There is a fifth dimension beyond that which is known to man. It is a dimension as vast as space and timeless as infinity. It is the middle ground between light and shadows, between science and superstition, and it lies between the pit of man's fears and the summit of his knowledge. This is the dimension of imagination. It is an area which we call the Twilight Zone.The Twilight Zone is a classic science fiction television series from the 1960s. It was produced and hosted by Rod Serling who wrote more than half of the 156 episodes. The stories are so well told that the show is still repeated and readily available today. It was also a training ground for many actors and directors, including Robert Redford, Charles Bronson, Ron Howard, and William Shatner. A series of graphic novels were developed based on script episodes. This particular book comes from the tenth episode of the third season, also called "The Midnight Sun."
The story follows a young female artist, Norma, who lives in New York City. For the past several months, the weather has gotten hotter and hotter, driving citizens from the city. Those who have remained behind are slowly going crazy. She lives in a walk-up apartment. Her building is down to two residents--her and her neighbor Mrs. Bronson. They try to keep each others spirits up, even though there's no good news from the TV or from the passersby in the street. Norma paints sweltering landscapes that mirror the bleak heat outside the building. As with many Twilight Zone stories, the ending has a nice twist that I didn't see coming the first time I saw the episode on TV.

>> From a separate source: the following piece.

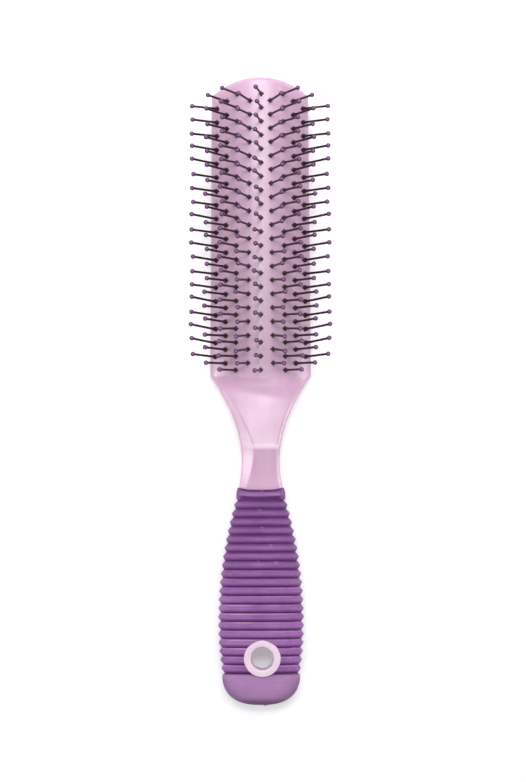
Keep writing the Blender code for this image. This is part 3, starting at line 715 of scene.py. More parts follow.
def rounded_point(half_width, half_thick, power, turn):
    """Point of a rounded-rectangle section, some turn from the right."""
    across, up = cos(turn), sin(turn)
    reach = (abs(across / half_width) ** power + abs(up / half_thick) ** power) ** (-1 / power)
    return reach * across, reach * up


def lip_drop(dip, across):
    """How far the lip is drawn down at a share of the grip's half width."""
    return dip * (1 - across**4) ** 2


def grip_ring(brush, from_end, front, side, dip=0.0):
    """Ring round the grip, set in from the crest line by one depth in front and at the back
    and by another at the sides. The dip draws front and back down."""
    half_width, half_thick, middle, power = grip_section(brush, from_end)
    ring = []
    for turn in turns(GRIP_SIDES):
        x, z = rounded_point(half_width, half_thick, power, turn)
        inward = mix(front, side, smooth((abs(x) / half_width - SIDE_STARTS) / SIDE_SPAN))
        reach = sqrt(x * x + z * z)
        x, z = x * (1 - inward / reach), z * (1 - inward / reach)
        y = brush.end + from_end - lip_drop(dip, x / half_width)
        ring.append(Vector((x, y, middle + z)))
    return ring


def bore_ring(brush, from_end, dip=0.0):
    """Ring round the sleeve's bore."""
    half_width, half_thick, middle, power = grip_section(brush, from_end)
    inward = sleeve_inward(brush, from_end)
    ring = []
    for turn in turns(GRIP_SIDES):
        x, z = rounded_point(half_width - inward, half_thick - inward, power, turn)
        y = brush.end + from_end - lip_drop(dip, x / half_width)
        ring.append(Vector((x, y, middle + z)))
    return ring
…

This adaptation stays very close to the script, even including scenes from the script that weren't filmed for budgetary and time constraints. It does a great job at capturing the oppressive heat and despair in the story as well as Norma's efforts to survive her various run-ins with desperate people. The visuals open up the story. It has the more epic feel that Serling could not capture on a television budget, depicting things like Liberty Island as a dried out hill next to Manhattan.
It's nice to visit stories from old favorites and the graphic novel format suits The Twilight Zone quite well.
Great quote from the introduction by Anna Marlis Burgard:
While he had his run-ins with censorship, Serling's clever use of other worlds and veiled scenarios generally protected him. As he explained, what he couldn't have a Republican or a Democrat espouse on the show, he could have an alien profess without offending the sponsors. This approach also allowed viewers to take away whatever message best suited them; the more reflective could consider the psychological and political implications, while others might be satisfied with simply enjoying the thrill of the surface story. So much more than mere science fiction or fantasy, Serling's scripts are parables that explore the multifaceted natures of hope, fear, humanity, loneliness, and self-delusion.